--- begin MATERIAL FOR THE TASK ---

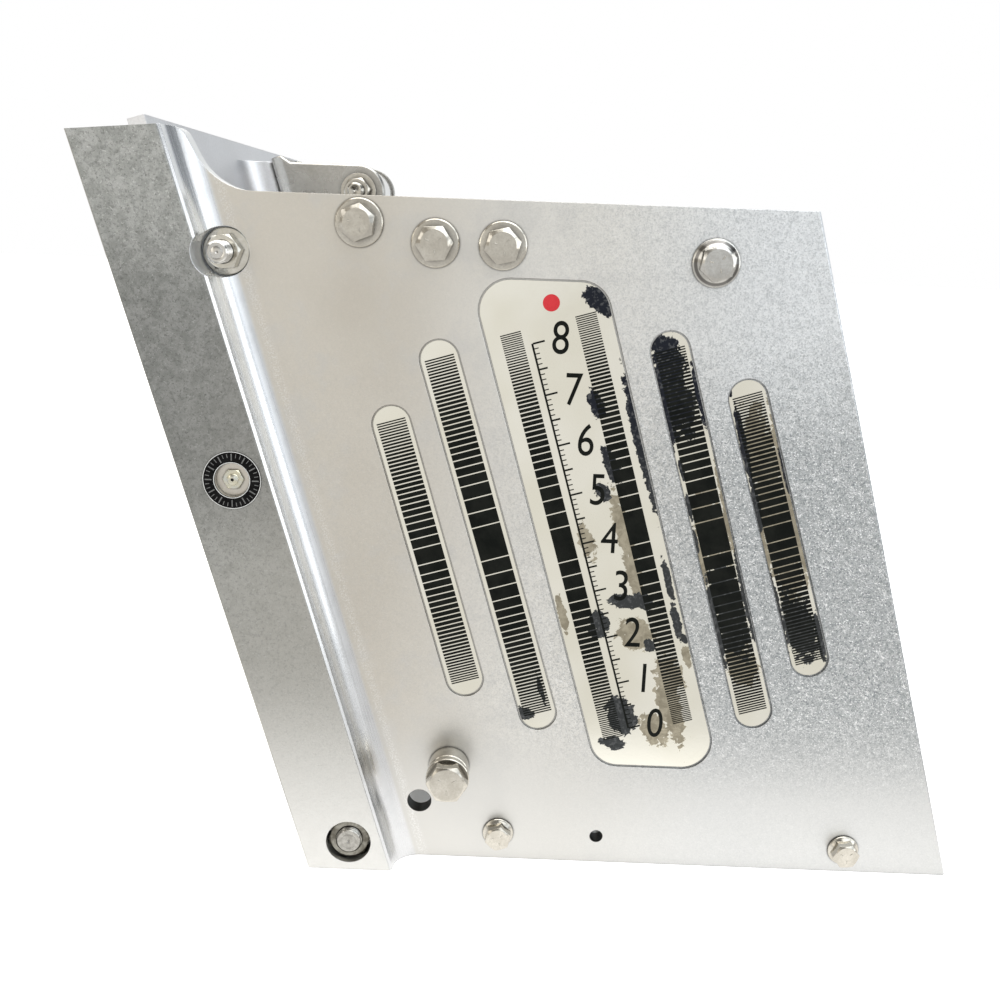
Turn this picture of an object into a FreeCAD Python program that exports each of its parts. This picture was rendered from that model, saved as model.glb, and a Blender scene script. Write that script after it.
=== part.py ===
import FreeCAD, Part
import os
import math

# Hydraulic jack plate for an outboard motor.
# Frame: +X forward, towards the boat's transom. +Y to port. +Z up. Millimetres.
# Origin: middle of the footprint, on the bottom edges of the two side plates.
# Both side plates, the motor plate and the transom flanges lean aft by the
# transom angle, and the motor plate slides along that slant.

V = FreeCAD.Vector

# ---------------------------------------------------------------- dimensions
SLANT = 16.5                      # lean from the vertical, degrees
X_FOOT = -118.6                   # aft edge of the rails where it meets Z = 0
CA, SA = math.cos(math.radians(SLANT)), math.sin(math.radians(SLANT))

Y_RAIL = 206.0                    # outer face of the aft rails
Y_PANEL = 188.8                   # outer face of the thin panels
Y_INNER = 179.3                   # inner face of panels and rails
RAIL_W = 43.6                     # rail width, square to the slant
FILLET_R = 13.8                   # concave fillet between rail and panel
DEPTH = 334.5                     # rail aft face to transom face
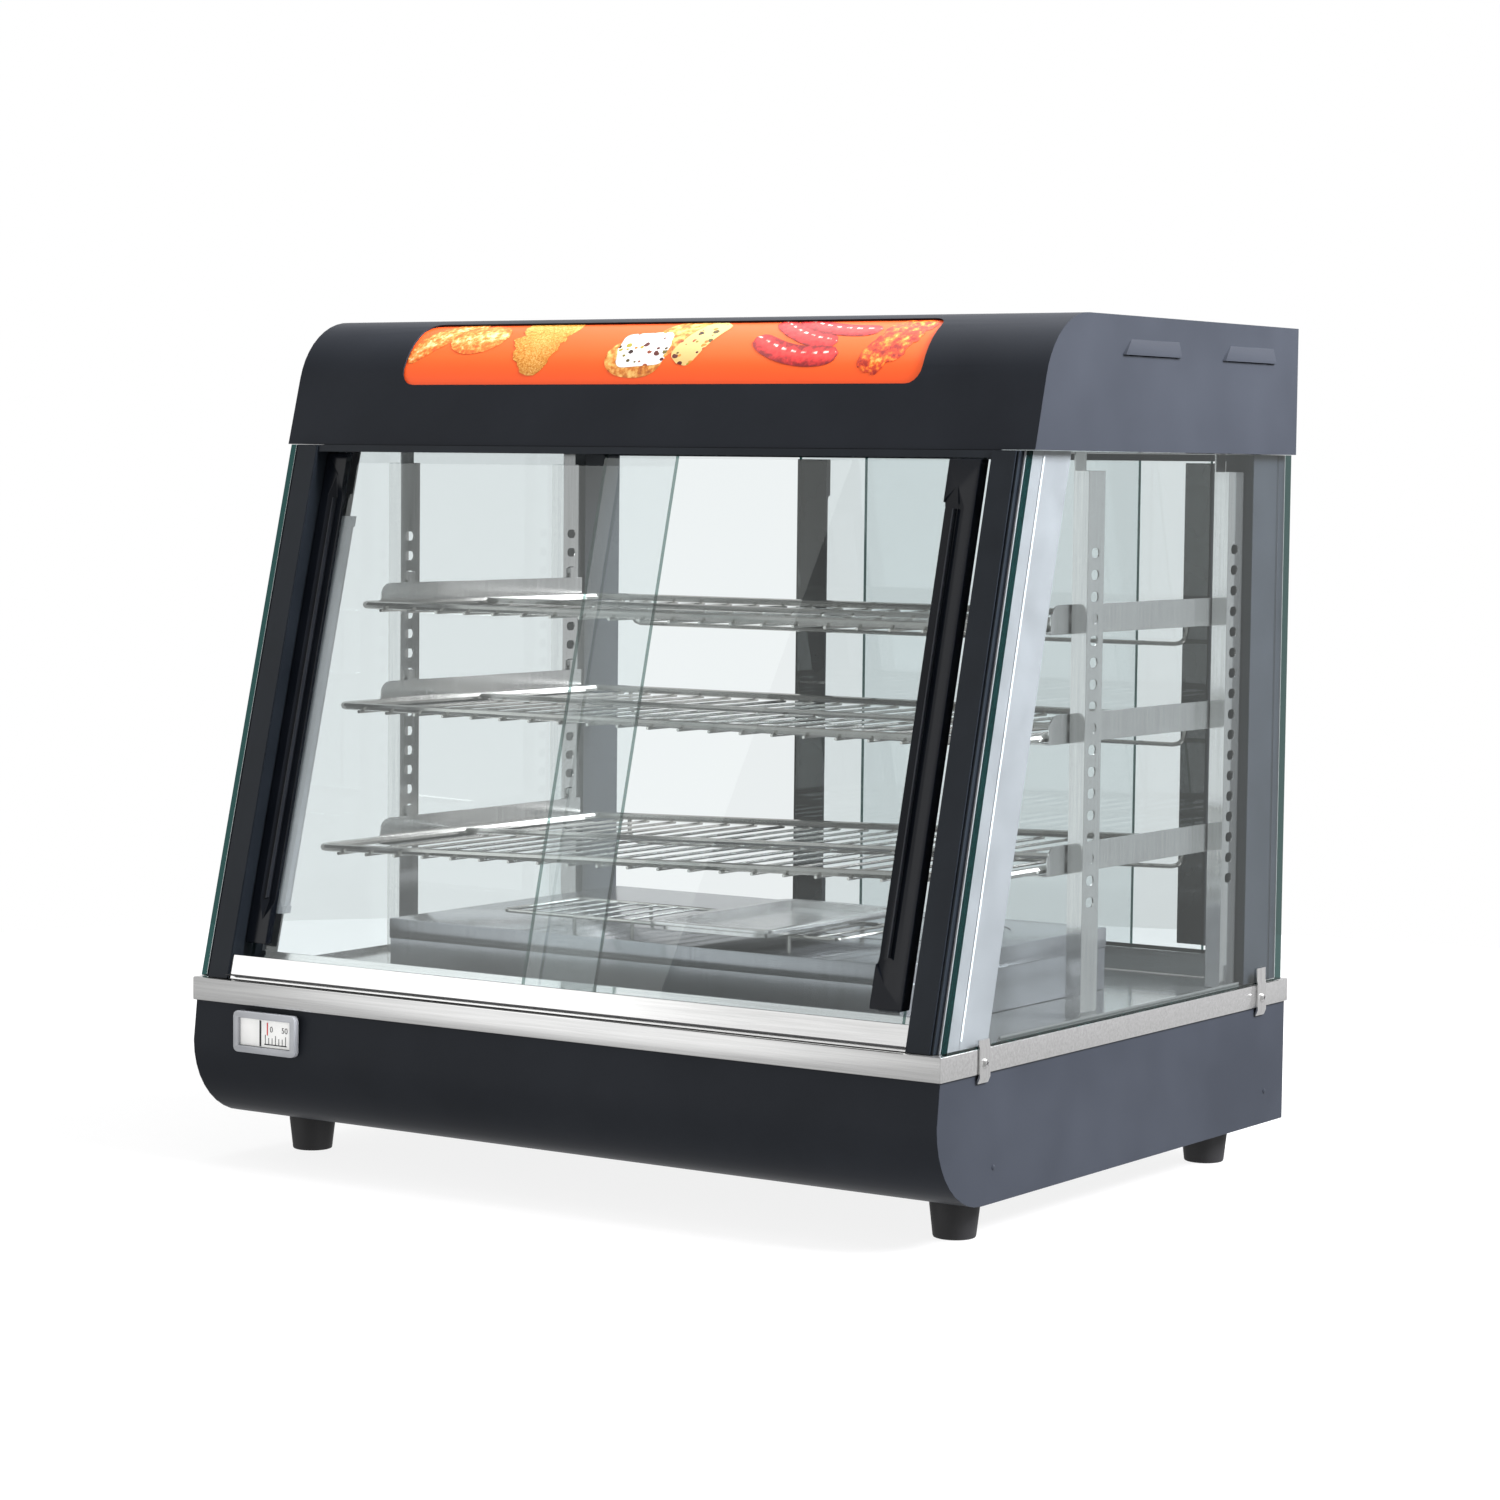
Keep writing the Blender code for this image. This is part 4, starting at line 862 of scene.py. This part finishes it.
def add_screws():
    """Screw heads in the ceiling panel, and painted shade standing in for the cross recess of each glass
    clip's screw.
    """
    heads, recess_shades = bmesh.new(), bmesh.new()
    for place in ("front", "rear"):
        for side_name, side in SIDES:
            low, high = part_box(f"glass_clip_{place}_{side_name}")
            crown = (high.x if side > 0 else low.x, (low.y + high.y) / 2, low.z + CLIP_SCREW_RISE)
            cross_recess_shade(recess_shades, crown, (side, 0, 0))
    behind_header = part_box("front_header")[1].y + CEILING_SCREW_BACK
    for _, side in SIDES:
        base = (side * CEILING_SCREW_X, behind_header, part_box("ceiling_panel")[0].z)
        turned(heads, base, (0, 0, -1), CEILING_SCREW_PROFILE, 20)
    new_piece("ceiling_screws", heads, STEEL_SIDE)
    new_piece("screw_recess_shade", recess_shades, RUBBER, smooth=False)


def add_grip_rib_highlights():
    """The fine rib down the middle of each front grip's finger groove, in a lighter moulding as a painted
    highlight where the groove's facets meet.
    """
    for side_name, side in SIDES:
        low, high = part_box(f"front_{side_name}_handle")
        inwards = (high.x - low.x) * GROOVE_PLACES[side_name]
        x = high.x - inwards if side < 0 else low.x + inwards
        front = low.y - SLOPE * (low.z - DECK_TOP)
        bm = bmesh.new()
        leaning_bar(bm, (x - RIB_HALF, x + RIB_HALF), [front + depth for depth in RIB_DEPTHS],
                    (low.z + RIB_END_GAP, high.z - RIB_END_GAP))
        # the rib's lighter moulding is a painted highlight
        new_piece(f"grip_rib_highlight_{side_name}", bm, SLATE, f"front_{side_name}_door", False)


def add_dark_strip(name, node, ys, zs):
    """A thin dark strip as long as a CAD node, but for a small gap at each end."""
    low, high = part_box(node)
    bm = bmesh.new()
    rounded_block(bm, (low.x + STRIP_END_GAP, ys[0], zs[0]), (high.x - STRIP_END_GAP, ys[1], zs[1]), STRIP_ROUND)
    new_piece(name, bm, RUBBER, smooth=False)


def add_dark_strips():
    """One dark strip closes the header to the canopy's edge; the other, painted shadow, lies along the front
    sill's foot.
    """
    header_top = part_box("front_header")[1].z
    sill_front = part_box("front_sill")[0].y
    deck_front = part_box("deck_trim")[0].y
    add_dark_strip("header_seal", "front_header", (CANOPY_LOW.y + 3 * MM, CANOPY_LOW.y + 12 * MM),
             (header_top + 0.02 * MM, CANOPY_LOW.z + 0.2 * MM))
    # painted shadow: a thin dark strip where the front sill meets the deck trim
    add_dark_strip("sill_shadow_strip", "front_sill", (deck_front + 0.6 * MM, sill_front - 0.05 * MM),
             (DECK_TOP + 0.02 * MM, DECK_TOP + 0.4 * MM))


def add_liner_fold_highlights():
    """Painted highlight: a light strip along the fold that runs up each post liner."""
    for side_name, side in SIDES:
        low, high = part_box(f"post_liner_{side_name}")
        x = high.x if side > 0 else low.x
        bm = bmesh.new()
        leaning_bar(bm, [x + offset for offset in FOLD_XS], [low.y + depth for depth in FOLD_DEPTHS],
                    (low.z + FOLD_FOOT_GAP, high.z - FOLD_TOP_GAP))
        new_piece(f"liner_fold_highlight_{side_name}", bm, FOLD_HIGHLIGHT, smooth=False)


dress_cad_nodes()
add_sign_pictures()
add_thermometer_face()
add_rivets()
add_screws()
add_grip_rib_highlights()
add_dark_strips()
add_liner_fold_highlights()
add_camera()
add_studio()
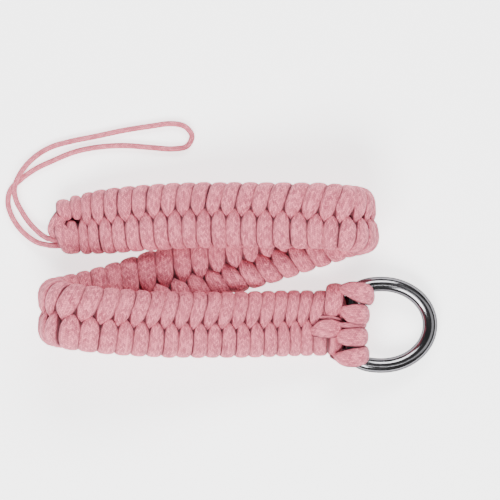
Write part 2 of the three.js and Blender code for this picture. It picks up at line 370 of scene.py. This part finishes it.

--- end MATERIAL FOR THE TASK ---

> **PROBLEM TO WORK ON**: Print all of the data exactly as it was given.

> **CORRECT ANSWER**:
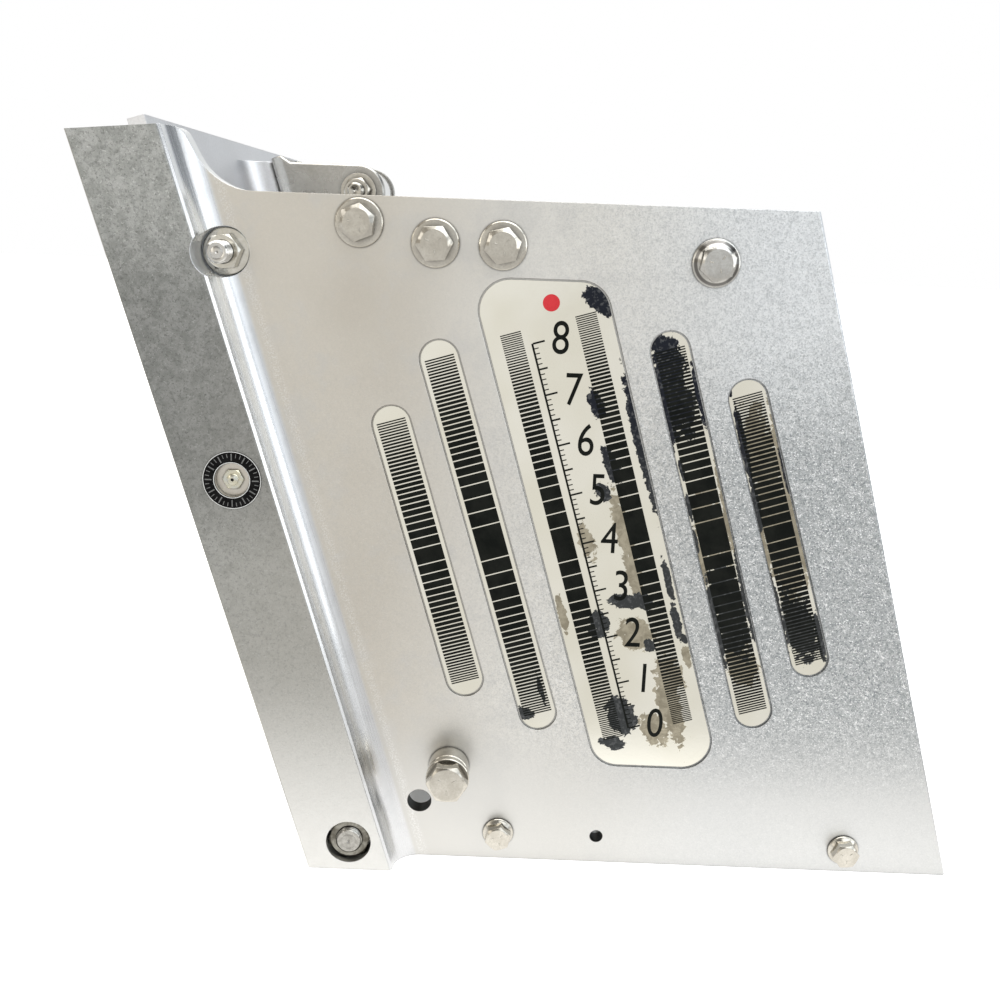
Turn this picture of an object into a FreeCAD Python program that exports each of its parts. This picture was rendered from that model, saved as model.glb, and a Blender scene script. Write that script after it.
=== part.py ===
import FreeCAD, Part
import os
import math

# Hydraulic jack plate for an outboard motor.
# Frame: +X forward, towards the boat's transom. +Y to port. +Z up. Millimetres.
# Origin: middle of the footprint, on the bottom edges of the two side plates.
# Both side plates, the motor plate and the transom flanges lean aft by the
# transom angle, and the motor plate slides along that slant.

V = FreeCAD.Vector

# ---------------------------------------------------------------- dimensions
SLANT = 16.5                      # lean from the vertical, degrees
X_FOOT = -118.6                   # aft edge of the rails where it meets Z = 0
CA, SA = math.cos(math.radians(SLANT)), math.sin(math.radians(SLANT))

Y_RAIL = 206.0                    # outer face of the aft rails
Y_PANEL = 188.8                   # outer face of the thin panels
Y_INNER = 179.3                   # inner face of panels and rails
RAIL_W = 43.6                     # rail width, square to the slant
FILLET_R = 13.8                   # concave fillet between rail and panel
DEPTH = 334.5                     # rail aft face to transom face
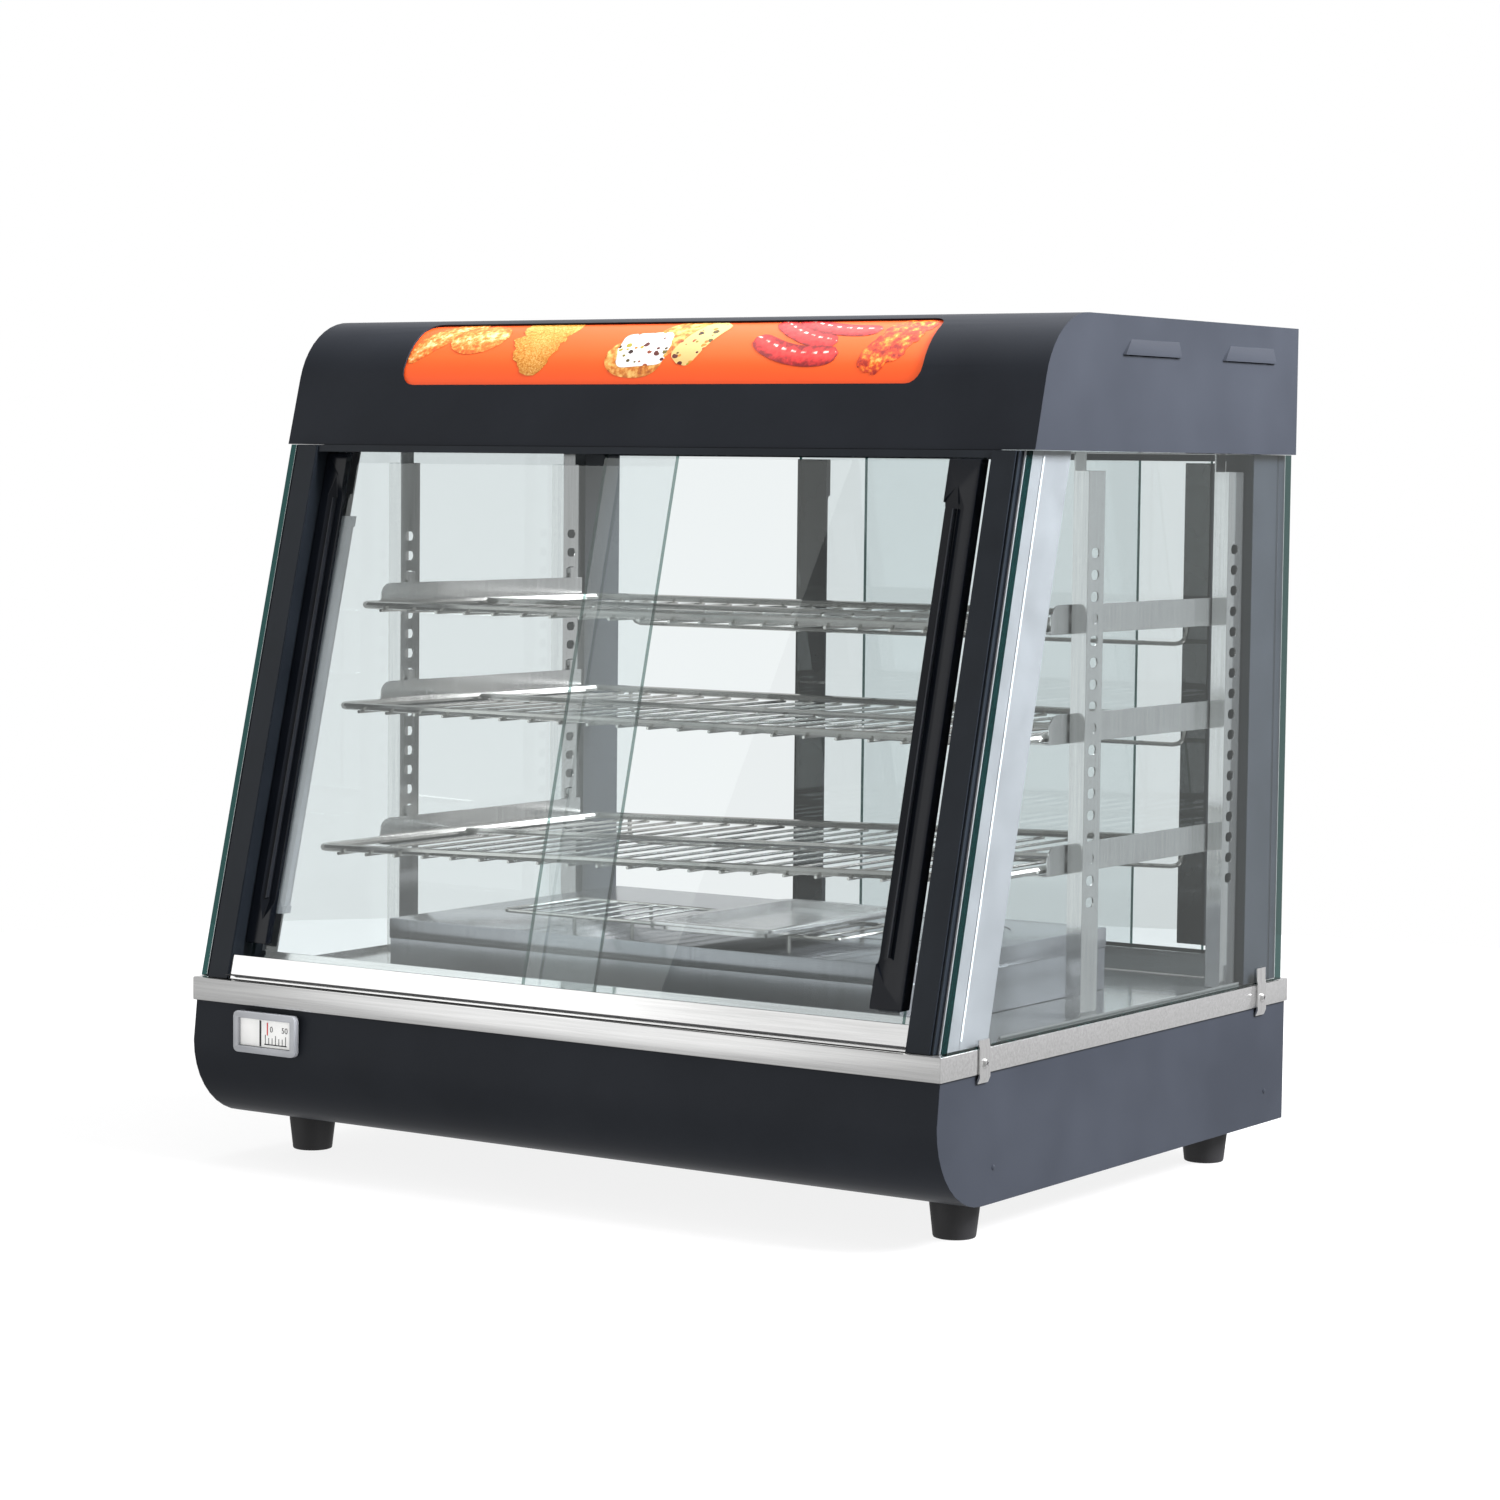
Keep writing the Blender code for this image. This is part 4, starting at line 862 of scene.py. This part finishes it.
def add_screws():
    """Screw heads in the ceiling panel, and painted shade standing in for the cross recess of each glass
    clip's screw.
    """
    heads, recess_shades = bmesh.new(), bmesh.new()
    for place in ("front", "rear"):
        for side_name, side in SIDES:
            low, high = part_box(f"glass_clip_{place}_{side_name}")
            crown = (high.x if side > 0 else low.x, (low.y + high.y) / 2, low.z + CLIP_SCREW_RISE)
            cross_recess_shade(recess_shades, crown, (side, 0, 0))
    behind_header = part_box("front_header")[1].y + CEILING_SCREW_BACK
    for _, side in SIDES:
        base = (side * CEILING_SCREW_X, behind_header, part_box("ceiling_panel")[0].z)
        turned(heads, base, (0, 0, -1), CEILING_SCREW_PROFILE, 20)
    new_piece("ceiling_screws", heads, STEEL_SIDE)
    new_piece("screw_recess_shade", recess_shades, RUBBER, smooth=False)


def add_grip_rib_highlights():
    """The fine rib down the middle of each front grip's finger groove, in a lighter moulding as a painted
    highlight where the groove's facets meet.
    """
    for side_name, side in SIDES:
        low, high = part_box(f"front_{side_name}_handle")
        inwards = (high.x - low.x) * GROOVE_PLACES[side_name]
        x = high.x - inwards if side < 0 else low.x + inwards
        front = low.y - SLOPE * (low.z - DECK_TOP)
        bm = bmesh.new()
        leaning_bar(bm, (x - RIB_HALF, x + RIB_HALF), [front + depth for depth in RIB_DEPTHS],
                    (low.z + RIB_END_GAP, high.z - RIB_END_GAP))
        # the rib's lighter moulding is a painted highlight
        new_piece(f"grip_rib_highlight_{side_name}", bm, SLATE, f"front_{side_name}_door", False)


def add_dark_strip(name, node, ys, zs):
    """A thin dark strip as long as a CAD node, but for a small gap at each end."""
    low, high = part_box(node)
    bm = bmesh.new()
    rounded_block(bm, (low.x + STRIP_END_GAP, ys[0], zs[0]), (high.x - STRIP_END_GAP, ys[1], zs[1]), STRIP_ROUND)
    new_piece(name, bm, RUBBER, smooth=False)


def add_dark_strips():
    """One dark strip closes the header to the canopy's edge; the other, painted shadow, lies along the front
    sill's foot.
    """
    header_top = part_box("front_header")[1].z
    sill_front = part_box("front_sill")[0].y
    deck_front = part_box("deck_trim")[0].y
    add_dark_strip("header_seal", "front_header", (CANOPY_LOW.y + 3 * MM, CANOPY_LOW.y + 12 * MM),
             (header_top + 0.02 * MM, CANOPY_LOW.z + 0.2 * MM))
    # painted shadow: a thin dark strip where the front sill meets the deck trim
    add_dark_strip("sill_shadow_strip", "front_sill", (deck_front + 0.6 * MM, sill_front - 0.05 * MM),
             (DECK_TOP + 0.02 * MM, DECK_TOP + 0.4 * MM))


def add_liner_fold_highlights():
    """Painted highlight: a light strip along the fold that runs up each post liner."""
    for side_name, side in SIDES:
        low, high = part_box(f"post_liner_{side_name}")
        x = high.x if side > 0 else low.x
        bm = bmesh.new()
        leaning_bar(bm, [x + offset for offset in FOLD_XS], [low.y + depth for depth in FOLD_DEPTHS],
                    (low.z + FOLD_FOOT_GAP, high.z - FOLD_TOP_GAP))
        new_piece(f"liner_fold_highlight_{side_name}", bm, FOLD_HIGHLIGHT, smooth=False)


dress_cad_nodes()
add_sign_pictures()
add_thermometer_face()
add_rivets()
add_screws()
add_grip_rib_highlights()
add_dark_strips()
add_liner_fold_highlights()
add_camera()
add_studio()
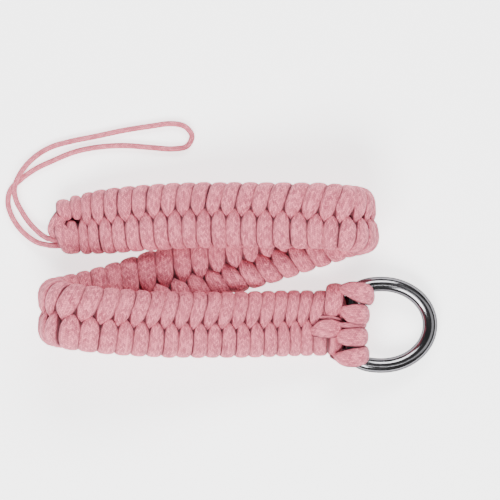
Write part 2 of the three.js and Blender code for this picture. It picks up at line 370 of scene.py. This part finishes it.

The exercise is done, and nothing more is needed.